The entourage that arrived to take Kakar home after discharge was made up of at least a dozen men. Some of them were seated in a light blue Corolla while others, at least three if not four, piled on to four motorcycles. Once the patient was safely seated, the group head out via the back gate with their weapons raised. Fearful onlookers moved out of the way, expecting firing but the only sound to be heard was the roaring of the motorcycles. A hospital security guard and an armed police officer stood near by.
Two days earlier
On Tuesday, between 2pm and 2:15pm intense aerial firing broke out on the grounds of the 700-bed hospital. According to hospital staff, who was too frightened to give their names, a group of young men brought an injured student, later identified as Fida Kakar, to be admitted. Despite repeated questioning, the staff insists the men were not provoked in the slightest to warrant the firing and destruction of property. Standard procedure dictates that patients brought in with gunshot wounds are not admitted until the police arrives to take statements.
“They managed to control the premises for nearly two hours, practically paralysing the hospital from working,” said LNH Director for Administration Brigadier (retd) Syed Naseem Ahmed while talking to The Express Tribune. An administration employee was told to call the police but according to Ahmed, they arrived nearly an hour late. New Town SHO Rahim Shah later told The Express Tribune that they “immediately” rushed to the hospital but the violent men had taken off.

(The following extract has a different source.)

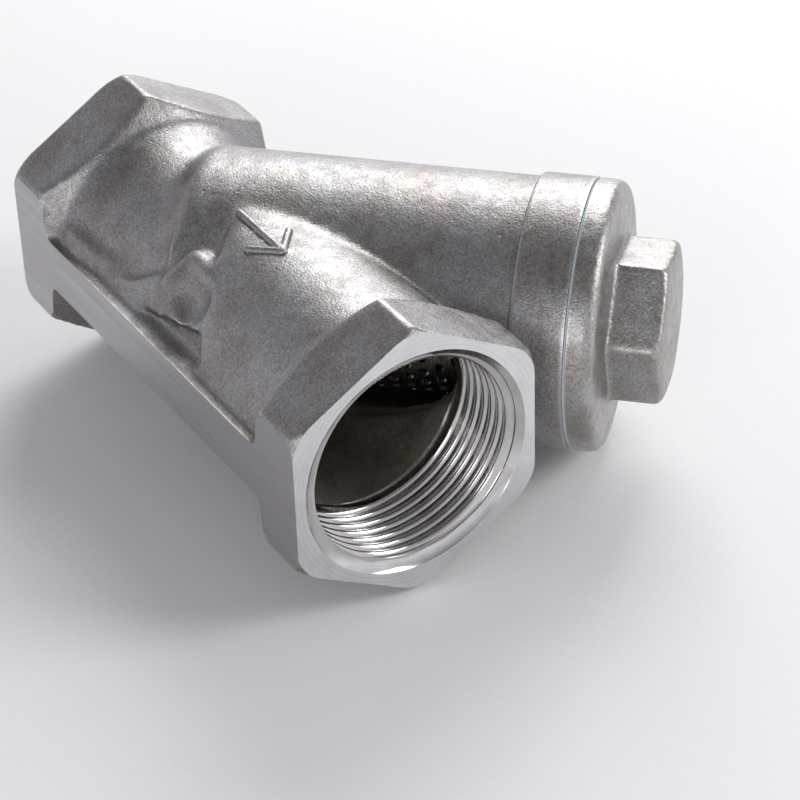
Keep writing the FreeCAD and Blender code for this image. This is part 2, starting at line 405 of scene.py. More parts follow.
def finish_off(piece: Piece, name: str, body: str, node: str) -> None:
    """Smooth a piece's shading between its edges and tell the frame what it is.

    Args:
        piece: the finished mesh.
        name: the piece's name.
        body: the body that it moves with.
        node: the CAD node that it shows.
    """
    take_up(piece)
    bpy.ops.object.shade_smooth_by_angle(angle=SMOOTH_BELOW)
    crisp_between_finishes(piece)
    piece.name = name
    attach(piece, body)
    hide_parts(node)
    log.info("%s: %d faces, %d finishes", name, len(piece.data.polygons), len(piece.data.materials))


@dataclass(frozen=True)
class ScrewThread:
    """A helical thread with rounded crests and roots, as the solid that a female thread is cut with.

    Radii, pitch and length are in millimetres. The thread fades out over its last pitch.
    """

    crest: float
    root: float
    pitch: float
    length: float
    steps: int = 8
    turns_sides: int = 84

    def radius(self, share: float, fade: float) -> float:
        """The thread's radius at a share of its pitch.

        Args:
            share: the place within one pitch, from 0 to 1.
            fade: 1 for the full thread, 0 where it has run out.

        Returns:
            The radius in millimetres.
        """
        flank = abs(2.0 * share - 1.0)
        height = min(max((flank - 0.14) / 0.72, 0.0), 1.0)
        soft = 0.35 * height + 0.65 * height * height * (3.0 - 2.0 * height)
        return self.crest + (self.root - self.crest) * (1.0 - soft) * fade

    def solid(self, matrix: Matrix) -> Piece:
        """Roll a long narrow grid up into the thread and close both of its ends.

        Args:
            matrix: where it goes; the thread runs along +Z.

        Returns:
            The closed solid.
        """
        rest_selection()
        turns = self.length / self.pitch
        around = int(round(turns * self.turns_sides))
        bpy.ops.mesh.primitive_grid_add(x_subdivisions=around, y_subdivisions=self.steps, size=2.0)
        piece = bpy.context.object
        for vertex in piece.data.vertices:
            way = (vertex.co.x + 1.0) / 2.0
            share = (vertex.co.y + 1.0) / 2.0
            angle = way * around / self.turns_sides * 2.0 * math.pi
            height = self.pitch * (angle / (2.0 * math.pi) + share)
            fade = ease(0.0, self.pitch * 1.2, height)
            radius = self.radius(share, fade)
            vertex.co = Vector((math.cos(angle) * radius, math.sin(angle) * radius, height)) * MM
        start_edit()
        bpy.ops.mesh.remove_doubles(threshold=WELD)
        bpy.ops.mesh.select_all(action="DESELECT")
        bpy.ops.mesh.select_non_manifold()
        bpy.ops.mesh.fill_holes(sides=0)
        end_edit()
        return set_place(piece, matrix)


# ---------------------------------------------------------------- finishes


def linear(code: str) -> tuple[float, float, float, float]:
    """Turn an sRGB hex colour into linear light.

    Args:
        code: six hexadecimal digits.

    Returns:
        Red, green, blue and an alpha of 1.
    """
    shares = [int(code[place:place + 2], 16) / 255.0 for place in (0, 2, 4)]
    red, green, blue = [share / 12.92 if share <= 0.04045 else ((share + 0.055) / 1.055) ** 2.4 for share in shares]
    return red, green, blue, 1.0


def per(size: float) -> float:
    """The scale of a pattern whose features are this many millimetres wide."""
    return 1.0 / (size * MM)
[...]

The mob began damaging property by firing as well as ransacking the place. An important main suction pipeline was destroyed in addition to five CCTVs. According to Ahmed, the group broke into the main security control room in order to remove and erase security camera footage so they could not be identified. The hospital is still assessing the damage.
For now, the police have promised 24-hour presence inside the hospital. “We requested two round-the-clock police mobiles for patrol, so far one has been provided,” said Ahmed. “We have had people come armed to the hospital before, but never has anything like this happened.”
A member of the staff who spoke on condition of anonymity, as they are not authorised to speak to the media, said that this was a turning point. “Before [this], when the law and order situation in the city was unstable, we would [still] feel safe inside LNH. Now the fear factor ... is there.”
The hospital’s security officer registered FIR No. 240/2011 against unidentified people.
From FUUAST to LNH
Kakar was injured at FUUAST which became another victim on a list of campuses where a turf war had been simmering for days. The PkSF claims that two members, Yasir Khan and Shahab Khan, were kidnapped and tortured two weeks earlier. A litany of complaints follows. The activists from the rival group stopped PkSF members from sitting their exams at Foundation College, burnt their admit cards at Superior Science College, banned their entry at Government College, Asifabad and on June 13 took their activists hostage in Gulshan College when they were sitting their exams. “We rescued them in police mobiles,” said the PkSF’s Jadoon.
“On June 14, they blocked the roads coming from Bait-ul-Mukaram Masjid and Nipa so that we couldn’t get help from the Hassan Square side,” he added, claiming that they opened fire from the buildings near the university. “Due to the presence of the Rangers and police, our boys are alive. They were stranded in the firing for an hour and then we rescued them from Dalmia.”
Published in The Express Tribune, June 17th, 2011.